[Start]

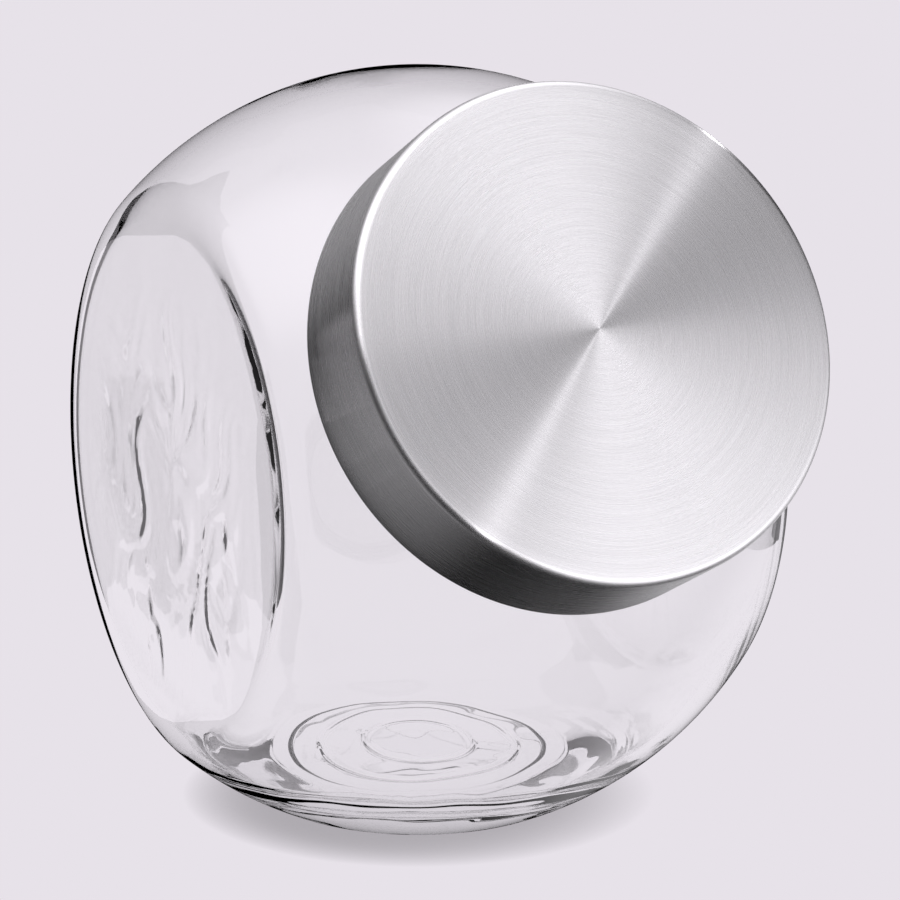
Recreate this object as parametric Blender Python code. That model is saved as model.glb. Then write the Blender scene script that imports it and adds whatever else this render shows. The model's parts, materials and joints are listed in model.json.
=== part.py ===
"""Lidded glass canister: a ball-shaped jar with two flat sides and a slanted mouth, closed by a push-on lid.

Metres, +Z up, and the mouth faces -Y. The origin is the middle of the bounding box's lowest face.
The jar's shape is drawn round the centre of its ball, and the neck and the lid round the mouth's axis,
which passes through that centre.
"""

import math

import bmesh
import bpy
from mathutils import Matrix, Vector

MM = 0.001

# Jar: a ball, cut flat on two sides and at the base.
BALL_R = 95.0 * MM
WALL = 4.0 * MM
SIDE_X = 67.0 * MM              # from the middle plane to each flat side
SIDE_WALL = 4.2 * MM
SIDE_EDGE_R = 12.0 * MM         # rounding between a flat side and the ball
BASE_DROP = 87.5 * MM           # from the ball's centre down to the surface it stands on

# Base: a ring that the jar stands on, round a hollow with two low steps, under a thick floor.
REST_RING_R = 33.0 * MM         # the ring's inner radius
HOLLOW_RISE = 3.2 * MM
HOLLOW_STEP = 0.5 * MM
HOLLOW_EASE = (75, 35)          # degrees: the part of an arc that eases the ring into the hollow
STEP_RADII = (24.0 * MM, 13.0 * MM)
FLOOR_GLASS = 13.5 * MM
FLOOR_RISE = 3.0 * MM           # how far the floor's middle is pushed up
FLOOR_COVE_R = 25.0 * MM

# Neck, along the mouth's axis, with heights measured from the ball's centre.
MOUTH_TILT = math.radians(27.0)  # how far the mouth's axis rises above level
NECK_R = 54.5 * MM
BORE_R = 49.5 * MM
BEAD_R = 56.3 * MM
RIM_HEIGHT = 101.5 * MM
BEAD_DEPTH = 6.5 * MM
SHOULDER_R = 3.0 * MM
THROAT_R = 4.0 * MM
RIM_ROUND = 2.4 * MM
RIM_CUT_END = 100               # degrees: the bore's rounding stops just short of the rim's flat top

# Lid, along the same axis, with heights measured from the rim of the glass.
GAP = 0.3 * MM                  # clearance between neighbouring pieces
LID_R = 59.1 * MM
LID_TOP = 2.5 * MM
SKIRT = 28.5 * MM
SHEET = 0.5 * MM
LID_CORNER_R = 1.8 * MM
HEM = 1.0 * MM                  # thickness of the folded lower edge
HEM_DEPTH = 3.5 * MM

# Plastic insert and its gasket.
DISC = 1.4 * MM
PLUG_R = 48.3 * MM
PLUG_INNER_R = 45.2 * MM
PLUG_DEPTH = 13.7 * MM
PLUG_LEAD = 1.2 * MM            # taper at the tip of the ring wall
GROOVE_TOP = 5.8 * MM
GROOVE_WIDTH = 3.8 * MM
GROOVE_R = 46.6 * MM
LIP_R = BORE_R - GAP
LIP = 0.4 * MM                  # thickness of each lip's edge

# Fineness of the turned shapes.
STEPS = 48                      # flats round each of them
FILLET_STEPS = 4                # straight lines in a small rounding
BARREL_STEPS = 12               # straight lines in the ball, from one flat side to the other
SHARP_ANGLE = math.radians(30)
WELD = 0.001 * MM

# How far a shape that is set into the ball's wall runs into it, so that the surfaces cross cleanly.
SUNK = 0.25 * MM

# The lid's lowest corner reaches furthest forward, and the ball furthest back.
CORNER_HEIGHT = RIM_HEIGHT + LID_TOP - LID_CORNER_R
CORNER_REACH = CORNER_HEIGHT * math.cos(MOUTH_TILT) + (LID_R - LID_CORNER_R) * math.sin(MOUTH_TILT)
BALL_CENTRE = Vector((0.0, (CORNER_REACH + LID_CORNER_R - BALL_R) / 2, BASE_DROP))

# Base colour, roughness, metallic, transmission.
MATERIALS = {
    "clear_glass": ((0.96, 0.97, 0.97), 0.02, 0.0, 1.0),
    "brushed_metal": ((0.66, 0.66, 0.67), 0.30, 1.0, 0.0),
    "white_plastic": ((0.90, 0.90, 0.89), 0.40, 0.0, 0.0),
    "soft_silicone": ((0.82, 0.83, 0.83), 0.55, 0.0, 0.0),
}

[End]

__Set problem__
Restate every line of the data word for word.

__Finished answer__
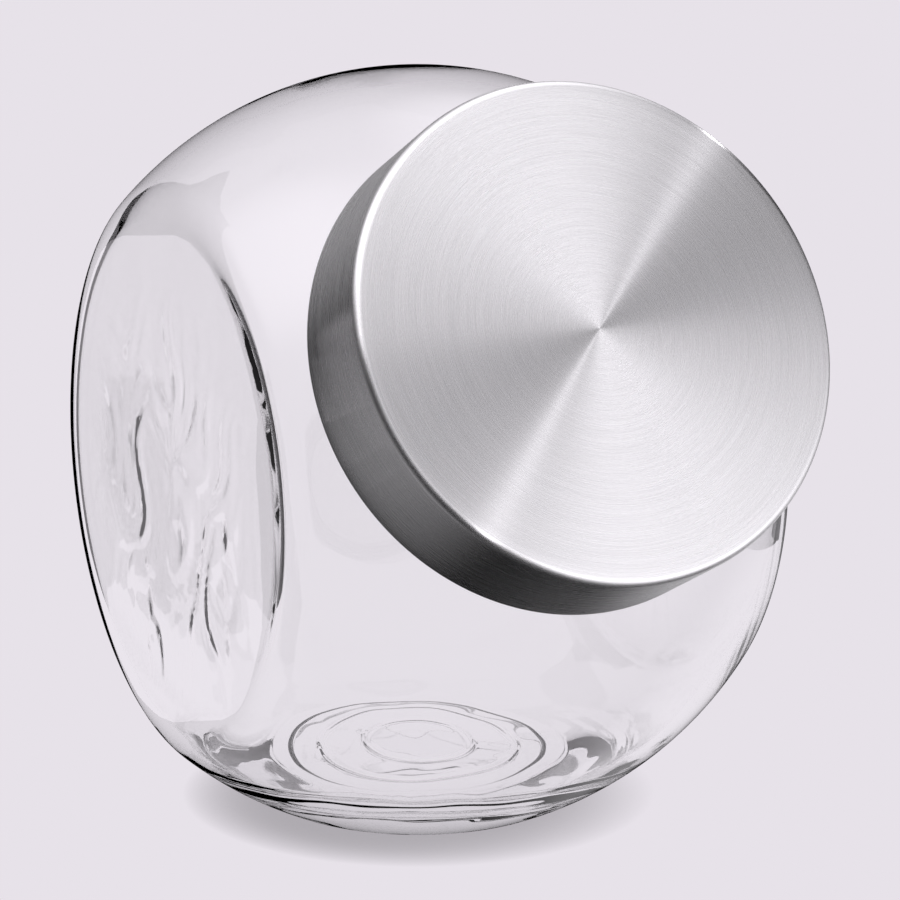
Recreate this object as parametric Blender Python code. That model is saved as model.glb. Then write the Blender scene script that imports it and adds whatever else this render shows. The model's parts, materials and joints are listed in model.json.
=== part.py ===
"""Lidded glass canister: a ball-shaped jar with two flat sides and a slanted mouth, closed by a push-on lid.

Metres, +Z up, and the mouth faces -Y. The origin is the middle of the bounding box's lowest face.
The jar's shape is drawn round the centre of its ball, and the neck and the lid round the mouth's axis,
which passes through that centre.
"""

import math

import bmesh
import bpy
from mathutils import Matrix, Vector

MM = 0.001

# Jar: a ball, cut flat on two sides and at the base.
BALL_R = 95.0 * MM
WALL = 4.0 * MM
SIDE_X = 67.0 * MM              # from the middle plane to each flat side
SIDE_WALL = 4.2 * MM
SIDE_EDGE_R = 12.0 * MM         # rounding between a flat side and the ball
BASE_DROP = 87.5 * MM           # from the ball's centre down to the surface it stands on

# Base: a ring that the jar stands on, round a hollow with two low steps, under a thick floor.
REST_RING_R = 33.0 * MM         # the ring's inner radius
HOLLOW_RISE = 3.2 * MM
HOLLOW_STEP = 0.5 * MM
HOLLOW_EASE = (75, 35)          # degrees: the part of an arc that eases the ring into the hollow
STEP_RADII = (24.0 * MM, 13.0 * MM)
FLOOR_GLASS = 13.5 * MM
FLOOR_RISE = 3.0 * MM           # how far the floor's middle is pushed up
FLOOR_COVE_R = 25.0 * MM

# Neck, along the mouth's axis, with heights measured from the ball's centre.
MOUTH_TILT = math.radians(27.0)  # how far the mouth's axis rises above level
NECK_R = 54.5 * MM
BORE_R = 49.5 * MM
BEAD_R = 56.3 * MM
RIM_HEIGHT = 101.5 * MM
BEAD_DEPTH = 6.5 * MM
SHOULDER_R = 3.0 * MM
THROAT_R = 4.0 * MM
RIM_ROUND = 2.4 * MM
RIM_CUT_END = 100               # degrees: the bore's rounding stops just short of the rim's flat top

# Lid, along the same axis, with heights measured from the rim of the glass.
GAP = 0.3 * MM                  # clearance between neighbouring pieces
LID_R = 59.1 * MM
LID_TOP = 2.5 * MM
SKIRT = 28.5 * MM
SHEET = 0.5 * MM
LID_CORNER_R = 1.8 * MM
HEM = 1.0 * MM                  # thickness of the folded lower edge
HEM_DEPTH = 3.5 * MM

# Plastic insert and its gasket.
DISC = 1.4 * MM
PLUG_R = 48.3 * MM
PLUG_INNER_R = 45.2 * MM
PLUG_DEPTH = 13.7 * MM
PLUG_LEAD = 1.2 * MM            # taper at the tip of the ring wall
GROOVE_TOP = 5.8 * MM
GROOVE_WIDTH = 3.8 * MM
GROOVE_R = 46.6 * MM
LIP_R = BORE_R - GAP
LIP = 0.4 * MM                  # thickness of each lip's edge

# Fineness of the turned shapes.
STEPS = 48                      # flats round each of them
FILLET_STEPS = 4                # straight lines in a small rounding
BARREL_STEPS = 12               # straight lines in the ball, from one flat side to the other
SHARP_ANGLE = math.radians(30)
WELD = 0.001 * MM

# How far a shape that is set into the ball's wall runs into it, so that the surfaces cross cleanly.
SUNK = 0.25 * MM

# The lid's lowest corner reaches furthest forward, and the ball furthest back.
CORNER_HEIGHT = RIM_HEIGHT + LID_TOP - LID_CORNER_R
CORNER_REACH = CORNER_HEIGHT * math.cos(MOUTH_TILT) + (LID_R - LID_CORNER_R) * math.sin(MOUTH_TILT)
BALL_CENTRE = Vector((0.0, (CORNER_REACH + LID_CORNER_R - BALL_R) / 2, BASE_DROP))

# Base colour, roughness, metallic, transmission.
MATERIALS = {
    "clear_glass": ((0.96, 0.97, 0.97), 0.02, 0.0, 1.0),
    "brushed_metal": ((0.66, 0.66, 0.67), 0.30, 1.0, 0.0),
    "white_plastic": ((0.90, 0.90, 0.89), 0.40, 0.0, 0.0),
    "soft_silicone": ((0.82, 0.83, 0.83), 0.55, 0.0, 0.0),
}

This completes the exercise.